→ **Exercise aim**
From the entries below, copy every line holding the word "joints".
-- start of Data provided --
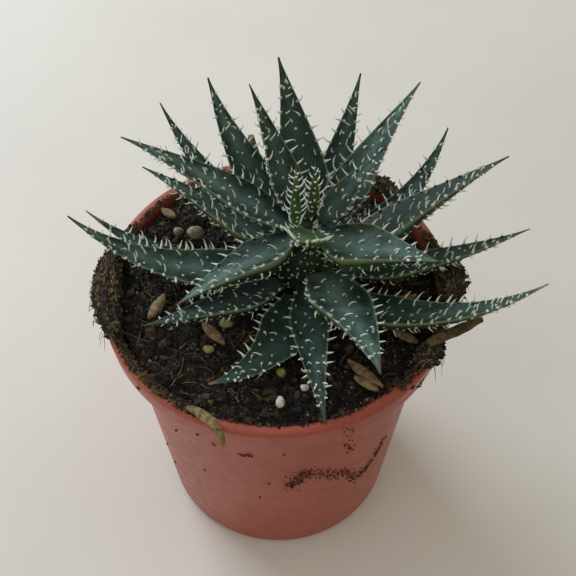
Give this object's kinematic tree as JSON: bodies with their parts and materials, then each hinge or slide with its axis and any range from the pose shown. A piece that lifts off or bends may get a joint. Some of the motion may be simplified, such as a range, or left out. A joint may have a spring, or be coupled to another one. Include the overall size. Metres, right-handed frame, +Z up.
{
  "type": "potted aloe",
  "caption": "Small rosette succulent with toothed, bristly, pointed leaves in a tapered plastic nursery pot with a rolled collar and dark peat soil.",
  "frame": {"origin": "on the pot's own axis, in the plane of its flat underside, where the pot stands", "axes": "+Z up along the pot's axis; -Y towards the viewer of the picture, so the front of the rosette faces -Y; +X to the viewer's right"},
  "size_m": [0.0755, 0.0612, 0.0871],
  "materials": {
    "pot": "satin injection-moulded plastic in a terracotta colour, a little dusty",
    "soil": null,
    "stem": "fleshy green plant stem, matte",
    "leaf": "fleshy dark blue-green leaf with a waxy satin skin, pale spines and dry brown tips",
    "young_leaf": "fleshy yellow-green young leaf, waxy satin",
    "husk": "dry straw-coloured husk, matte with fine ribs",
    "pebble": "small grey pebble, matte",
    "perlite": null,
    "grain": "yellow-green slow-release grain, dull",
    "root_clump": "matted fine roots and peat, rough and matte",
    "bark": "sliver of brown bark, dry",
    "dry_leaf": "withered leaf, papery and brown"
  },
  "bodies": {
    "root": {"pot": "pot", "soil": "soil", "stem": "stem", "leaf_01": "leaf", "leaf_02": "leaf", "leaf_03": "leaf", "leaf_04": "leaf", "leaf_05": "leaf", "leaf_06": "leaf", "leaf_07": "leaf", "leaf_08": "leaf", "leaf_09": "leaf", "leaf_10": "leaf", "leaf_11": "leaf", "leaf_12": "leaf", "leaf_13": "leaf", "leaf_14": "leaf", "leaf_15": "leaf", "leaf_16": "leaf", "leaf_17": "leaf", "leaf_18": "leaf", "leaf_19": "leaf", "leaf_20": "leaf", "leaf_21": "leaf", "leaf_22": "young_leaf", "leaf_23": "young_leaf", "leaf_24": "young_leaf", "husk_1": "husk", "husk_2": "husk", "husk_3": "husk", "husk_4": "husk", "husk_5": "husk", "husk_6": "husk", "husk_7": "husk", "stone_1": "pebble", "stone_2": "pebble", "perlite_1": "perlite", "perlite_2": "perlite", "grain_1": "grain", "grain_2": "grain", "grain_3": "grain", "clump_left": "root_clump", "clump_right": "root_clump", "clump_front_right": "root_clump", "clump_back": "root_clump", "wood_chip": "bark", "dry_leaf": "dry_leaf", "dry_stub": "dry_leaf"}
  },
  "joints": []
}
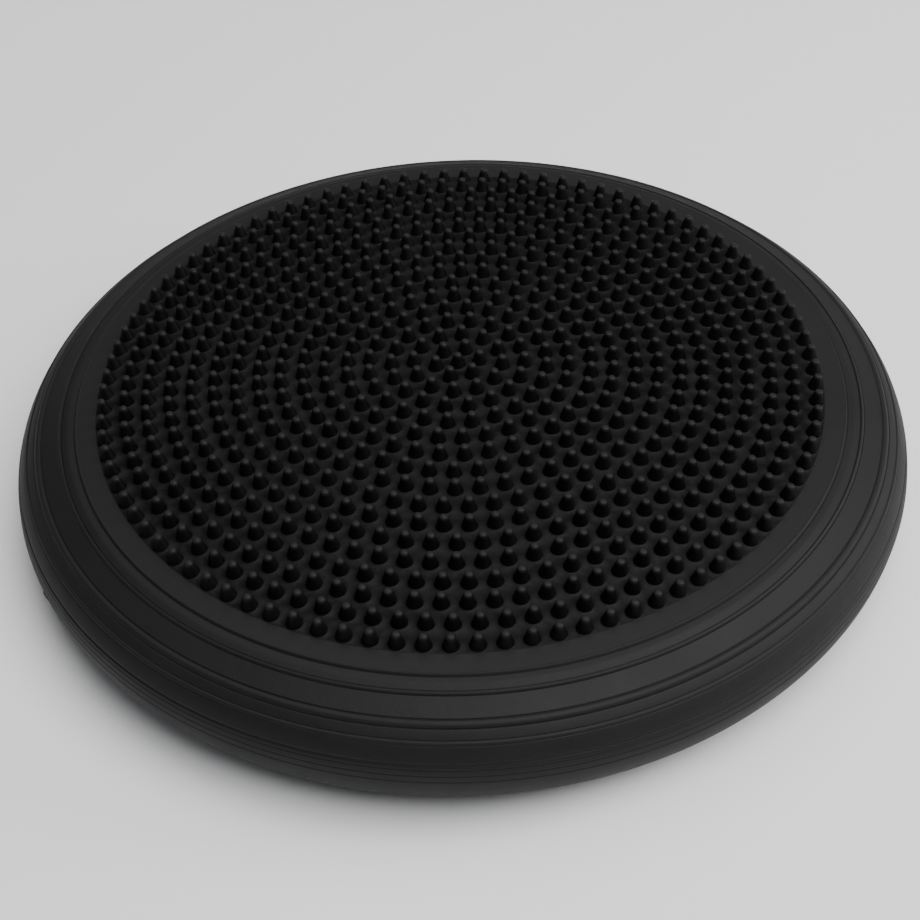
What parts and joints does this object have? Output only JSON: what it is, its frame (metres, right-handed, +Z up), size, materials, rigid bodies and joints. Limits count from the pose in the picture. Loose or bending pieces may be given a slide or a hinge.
-- end of Data provided --
→ **Problem solution**
  "joints": []
What parts and joints does this object have? Output only JSON: what it is, its frame (metres, right-handed, +Z up), size, materials, rigid bodies and joints. Limits count from the pose in the picture. Loose or bending pieces may be given a slide or a hinge.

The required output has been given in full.